• **DIRECTIONS**: Only the lines starting at the one that contains "Turn this picture" and running to the end should be repeated, exactly as written.

• **RECORDS FOR THE EXERCISE**:
————————

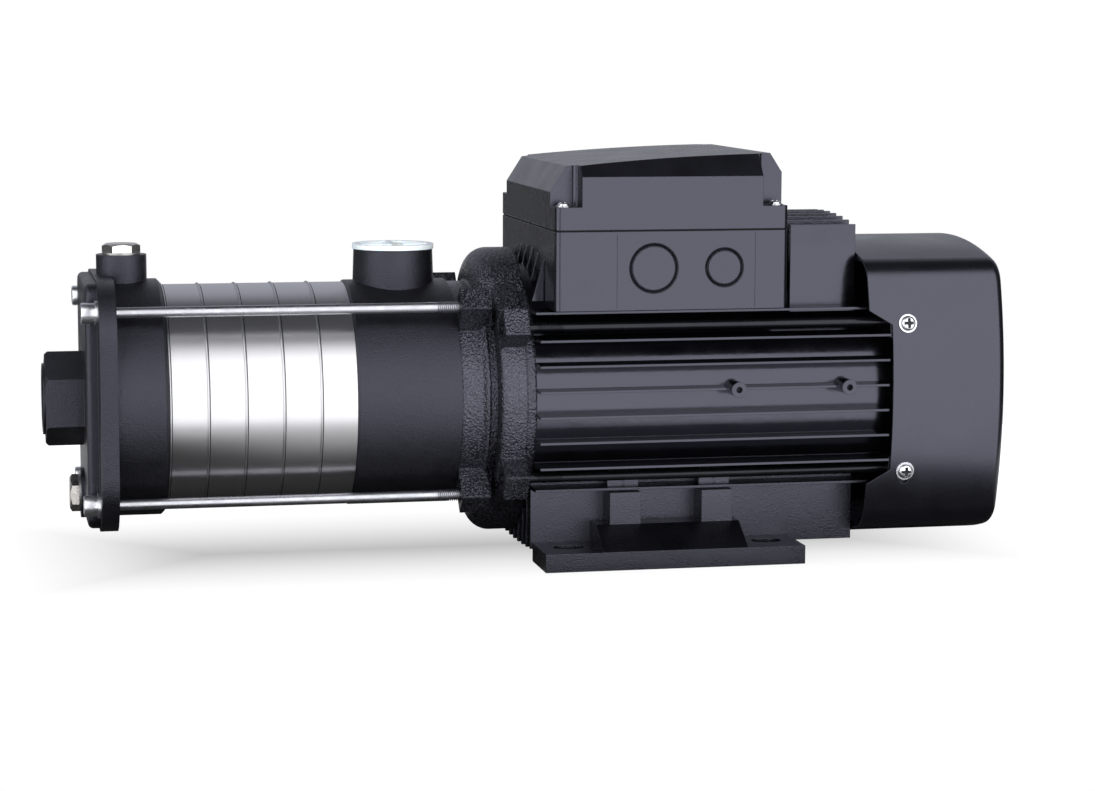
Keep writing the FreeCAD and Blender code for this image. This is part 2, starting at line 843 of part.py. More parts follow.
def make_stage_chambers():
    """Pressed sleeves: each has a web with the neck of the next impeller and return vanes before it."""
    inner = "sleeve_radius - sleeve_wall"
    for i in range(int(number("stage_count"))):
        name = f"stage_chamber_{i + 1}"
        if i == 0:
            points = [
                ("0", inner),
                ("0", "sleeve_radius"),
                ("stage_pitch + sleeve_entry", "sleeve_radius"),
                ("stage_pitch + sleeve_entry", inner),
                ("sleeve_entry + web_thickness", inner),
                ("sleeve_entry + web_thickness", "web_neck_radius"),
                ("sleeve_entry", "web_neck_radius"),
                ("sleeve_entry", inner),
            ]
            body = turned(name, points, f"{stages_front} - sleeve_entry")
        else:
            points = [
                ("0", "web_neck_radius"),
                ("0", "sleeve_radius"),
                ("stage_pitch", "sleeve_radius"),
                ("stage_pitch", inner),
                ("web_thickness", inner),
                ("web_thickness", "web_neck_radius"),
            ]
            body = turned(name, points, f"{stages_front} + {i} * stage_pitch")
            add_vanes(
                body, name, "return_vane_inner", "return_vane_outer",
                "return_vane_height + web_thickness / 2",
                "return_vane_count", "0 - return_vane_height", -1,
            )
        keep(name, body)


def make_impellers():
    """Open impellers whose hubs stand end to end and space the stages."""
    disc_back = "(impeller_setback + impeller_vane_height + impeller_disc)"
    disc_front = "(impeller_setback + impeller_vane_height)"
    bore = "(impeller_seat_radius + slip_gap)"
    for i in range(int(number("stage_count"))):
        name = f"impeller_{i + 1}"
        points = [
            ("0", bore),
            ("0", "impeller_hub_radius"),
            (disc_front, "impeller_hub_radius"),
            (disc_front, "impeller_radius"),
            (disc_back, "impeller_radius"),
            (disc_back, "impeller_hub_radius"),
            ("stage_pitch", "impeller_hub_radius"),
            ("stage_pitch", bore),
        ]
        body = turned(name, points, f"{stages_front} + {i} * stage_pitch")
        add_vanes(
            body, name, "impeller_vane_inner", "impeller_radius - impeller_vane_setback",
            "impeller_vane_height + impeller_disc / 2",
            "impeller_vane_count", "impeller_setback", 1,
        )
        keep(name, body)


def make_outlet_casing():
    inner = "(outlet_radius - outlet_wall)"
    spigot = "(sleeve_radius - sleeve_wall - seat_gap)"
    points = [
        ("0", inner),
        ("0", spigot),
        ("outlet_spigot", spigot),
        ("outlet_spigot", "outlet_radius - outlet_shoulder"),
        ("outlet_spigot + outlet_shoulder", "outlet_radius"),
        ("outlet_spigot + outlet_length", "outlet_radius"),
        ("outlet_spigot + outlet_length", inner),
    ]
    shell = turned("outlet_shell", points, f"{outlet_front} - outlet_spigot")
    boss_x = f"({outlet_front} + discharge_offset)"
    boss = cone(
        "discharge_boss", "discharge_root_radius", "discharge_rim_radius",
        "discharge_top - boss_root", x=boss_x, z="shaft_height + boss_root",
    )
    flow = cylinder(
        "outlet_flow", inner, "outlet_length + outlet_spigot + 2",
        x=f"{outlet_front} - outlet_spigot - 1", z="shaft_height", turn=along_x,
    )
    port = cylinder(
        "discharge_bore", "port_thread_radius", "discharge_top - boss_root",
        x=boss_x, z="shaft_height + boss_root + 1"
    )
    relief = cylinder(
        "discharge_relief", "discharge_relief_radius", "discharge_relief_depth + 1",
        x=boss_x, z="shaft_height + discharge_top - discharge_relief_depth",
    )
    keep("outlet_casing", less("outlet_casting", fused("outlet_solid", [shell, boss]), [flow, port, relief]))


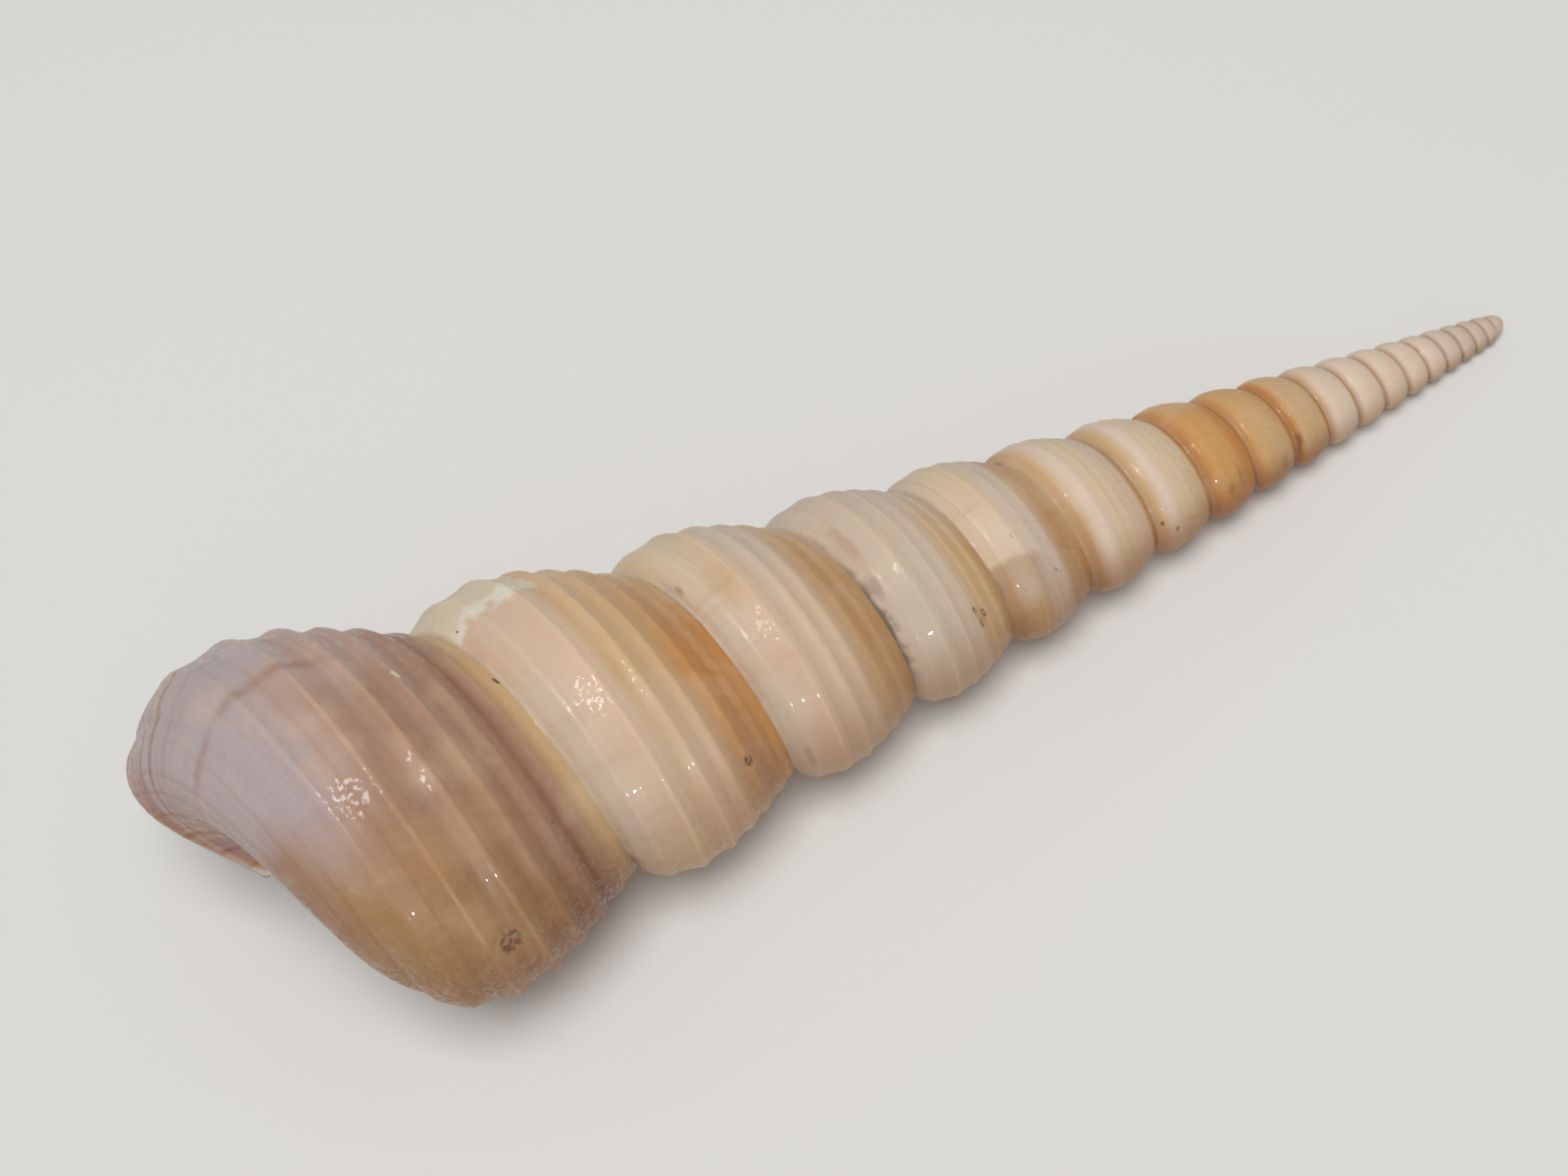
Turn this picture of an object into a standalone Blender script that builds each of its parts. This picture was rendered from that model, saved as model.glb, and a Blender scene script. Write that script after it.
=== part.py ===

————————

• **RESULT OF THE EXERCISE**:
Turn this picture of an object into a standalone Blender script that builds each of its parts. This picture was rendered from that model, saved as model.glb, and a Blender scene script. Write that script after it.
=== part.py ===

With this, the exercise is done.